La expectación entre los periodistas políticos es enorme. Agolpados en las escaleras del patio del Congreso, les puede el morbo de ver a Bruni y Sarko descender del coche. Sus señorías esperan a los novios dentro del Hemiciclo. Se mueren de ganas, también, pero se deben a su condición. Por fin se para el Mercedes y ohhhh, decepción sólo baja el presidente francés. "Ha venido solo, pero si estaba previsto que le acompañara Carla", comentan los presentes con amargura. La banda de música toca los himnos de los dos países y cuando la delegación desaparece para ocupar sus puestos en la Cámara, Carla Bruni sale del coche.

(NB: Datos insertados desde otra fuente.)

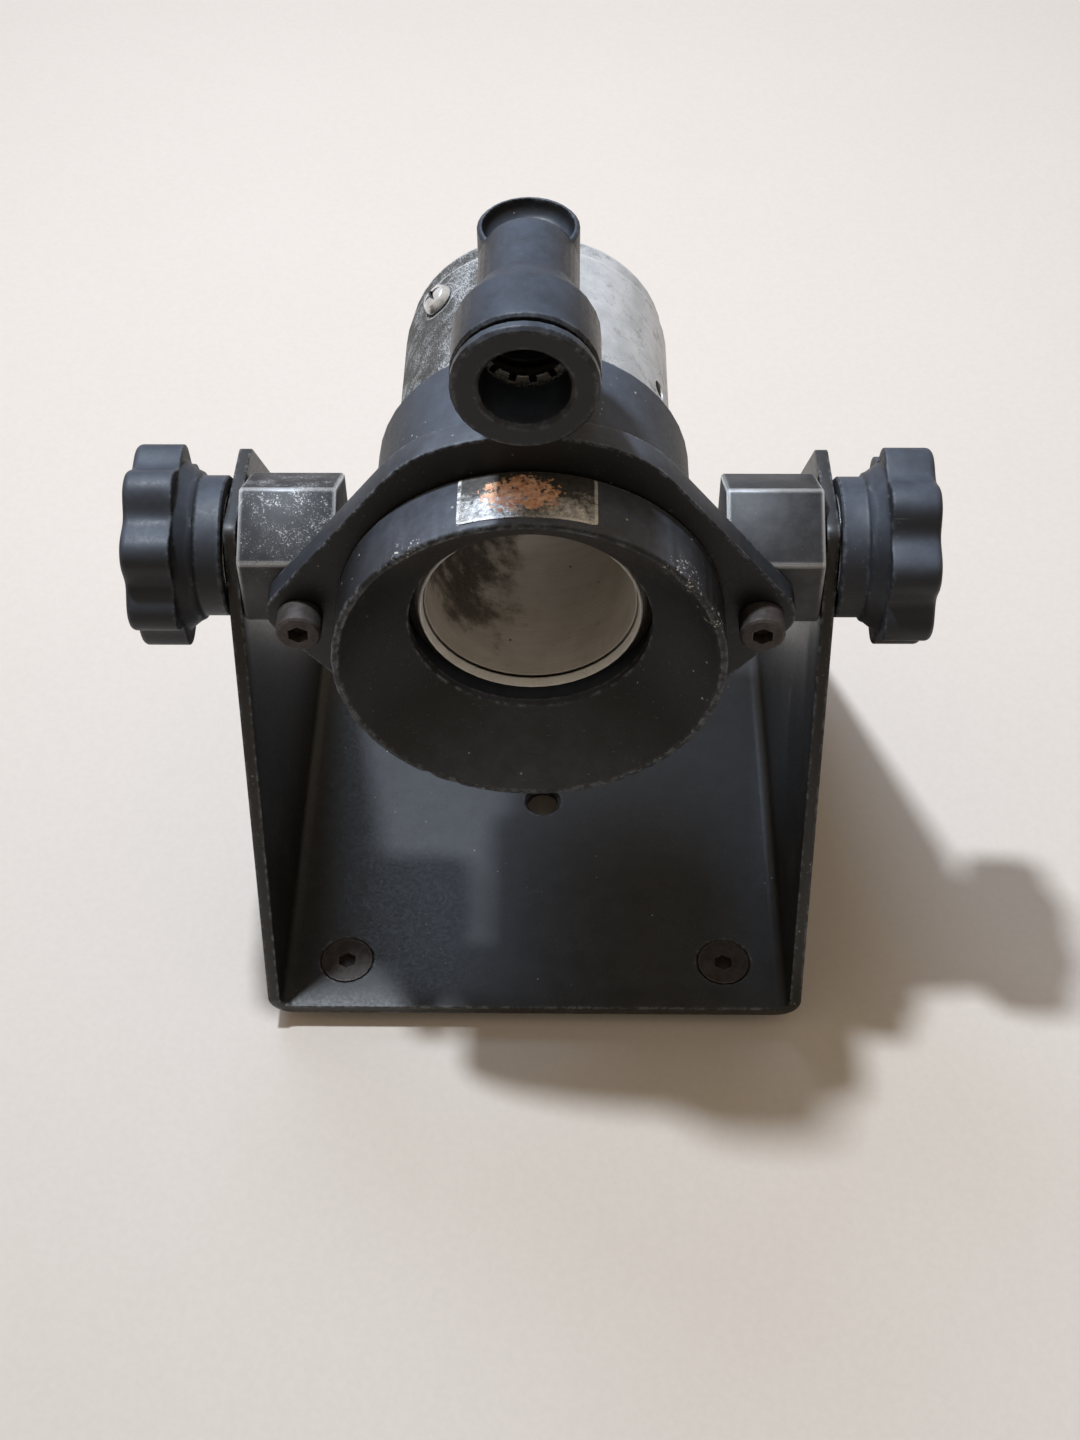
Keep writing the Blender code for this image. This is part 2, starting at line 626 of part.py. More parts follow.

Su papel de francesita ideal resulta sublime. Ladea la cabeza y se mueve a base de pasos cortos y delicados como si levitara. Sube hasta la tribuna de invitados y se sienta justo detrás del reloj. Pantalón de talle alto que se adhiere a su cuerpo como una segunda piel, blusa blanca de amplio cuello y una chaqueta negra corta de manga tres cuartos. Carla se interpreta a sí misma y posa como si Avedon disparase. Juega a ser inmaterial, acentúa la blancura de su piel, maneja las manos con la profesionalidad heredada de su madre, concertista de piano. Las señoras y señores diputados tienen asegurada la tortícolis. El giro de cabeza y el escorzo que había que realizar desde los escaños para cotillear a la lánguida Bruni resultaba peligroso.
José Bono repasa la historia de España tratando de enfatizar todo aquello que une a los países vecinos, rivales por naturaleza, condenados a quererse aunque no sea el primer impulso. Bruni reposa la barbilla sobre los dedos con timidez. Bono va ya por la lucha contra el terrorismo. Primera ovación cerrada de los diputados. Carla se impacienta y mira a los ministros de su marido. Se coloca el flequillo, coge el bolso con cadenita del suelo, le asalta el impulso de abrirlo y retocarse los labios. Frena, sabe que está demasiado expuesta y pide a su ayudante que le cambie la silla para poder sentarse detrás de una mesa con faldas. Las palabras de Bono finalizan y Sarkozy se pone en pie. Mira a su mujer, que se encuentra frente a él, en el otro punto del diámetro. La señala cómplice, con el dedo índice como insinuando "ella es mi chica" o "va por ti, mi amor".
Sarkozy comienza su brillante alocución. Enfatiza, se recrea, controla los ritmos y el tono, habla sonriendo como los locutores profesionales porque saben que la voz resulta más amable. Bruni desaparece de la escena, sigue allí, revisando sus sms, reviviendo el color de su boca, pero Sarkozy la ha engullido. Nadie vuelve a mirarla mientras su marido instruye a Zapatero sobre el papel que debe desempeñar durante la presidencia española de la Unión Europea. Vende su intermediación para que España estuviera en el G-20 y promete que, "en tres años, Barcelona estará a menos de tres horas de Lyon en TGV". Enfatiza la noticia con gráficas exclamaciones. El sueño de que Francia abra la puerta de los Pirineos: un grandilocuente compromiso que en los pasillos cuesta creer a algunos diputados. Mª Dolores de Cospedal sigue tan fascinada sus manidas recetas exprés contra la crisis que cuando se refiere a la reactivación de la línea de alta tensión, parece recorrerle una descarga.
"A pesar de la moralina liberal y del proteccionismo inquietante que propugna, Sarkozy ha dado una lección de comunicación política. Fantástico, cómo maneja. Uno de los grandes hándicaps de los políticos españoles es su incapacidad para improvisar y prescindir de leer el discurso. En eso, tenemos mucho que aprender", reflexiona un diputado popular. Opinión parecida expresa un socialista con mucho oficio a las espaldas: "Es un magnífico orador, sobreactuado a veces pero efectivo, sin duda. Nos ha mantenido atentísimos, incluso a Fraga".